Economistas estão em polvorosa, a bolsa que testava recordes sucessivos recua – discretamente, mas recua. São os reflexos da bomba H dos balões de ensaio do governo Temer: o estudo de uma proposta de emenda constitucional para flexibilizar a chamada “regra de ouro” do ajuste fiscal: não emitir dívida em valor maior do que o dos investimentos públicos. O mínimo que se ouve é de que, se prosperar, a medida pode descascar o verniz do ajuste.
– Se confirmada, é um enorme retrocesso na busca de maior responsabilidade fiscal – avalia Aod Cunha, ex-secretário da Fazenda do Estado que ficou conhecido pelo déficit zero.

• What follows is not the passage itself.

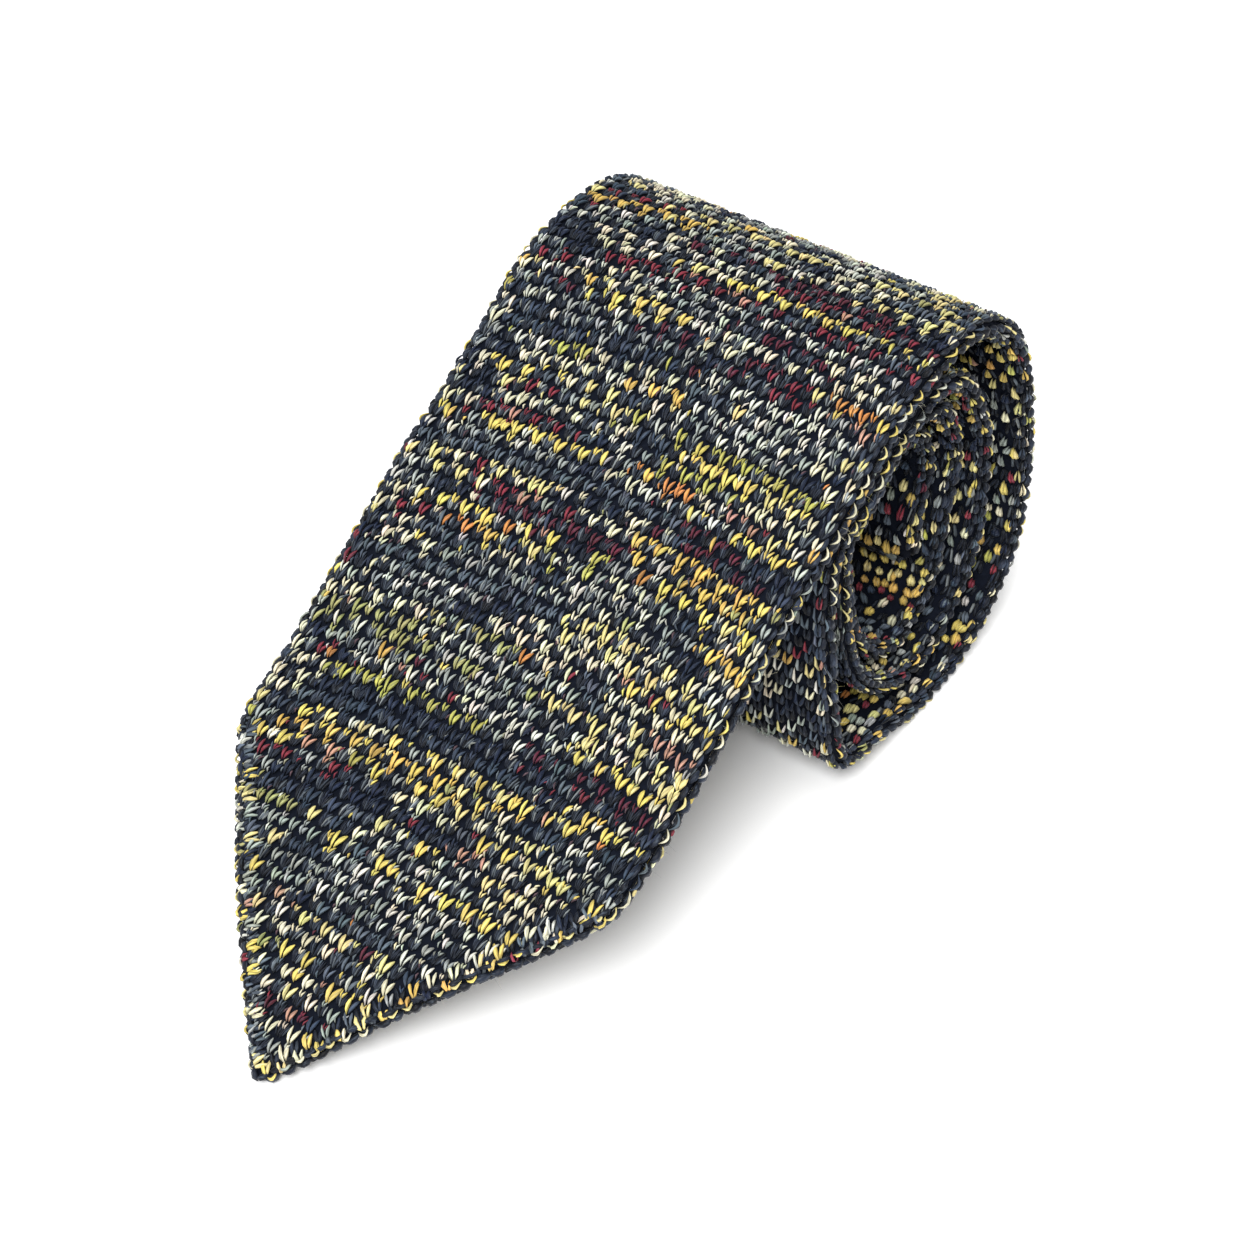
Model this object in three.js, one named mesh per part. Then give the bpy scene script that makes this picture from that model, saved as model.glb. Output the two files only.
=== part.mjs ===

Técnicos do governo, entre os quais a secretária do Tesouro, Ana Paula Vescovi, que chegou ao cargo credenciada por um duro ajuste fiscal promovido em seu Estado de origem, Espírito Santo, reagem a críticas de colegas com a garantia de que seu compromisso é defender a responsabilidade fiscal, especialmente a regra de ouro, mas ponderam que, sem a reforma da Previdência e outros avanços no corte de despesas, o risco de bater no teto do gasto público e entrar em shutdown – corte automático de despesas, com cessação de prestação de serviços públicos – é crescente.
Além de parecer uma confissão da descrença na aprocação da reforma da Previdência, o estudo da suspensão da regra de ouro – seria temporária – representa a negação de tudo a que o governo Temer se propôs. É bom lembrar que sua antecessora, Dilma Rousseff, sofreu impeachment por pedaladas fiscais. Mas nem ela ousou mexer na regra de ouro.
Aod aponta outra consequência potencialmente desastrosa: com o fim da regra de ouro, ainda que temporário, em tese o governo federal poderá autorizar operações de crédito para Estados pagarem despesas correntes, como a folha de salários – em ano eleitoral, caso a PEC seja aprovada nos próximos meses.
O governo Temer brinca com fogo: depois dos arranhões éticos, sua única razão de existir era o reformismo, como o marketing tenta embalá-lo. Abandoná-la pode significar o abandono até pelos 6% que ainda veem virtudes em seus propósitos.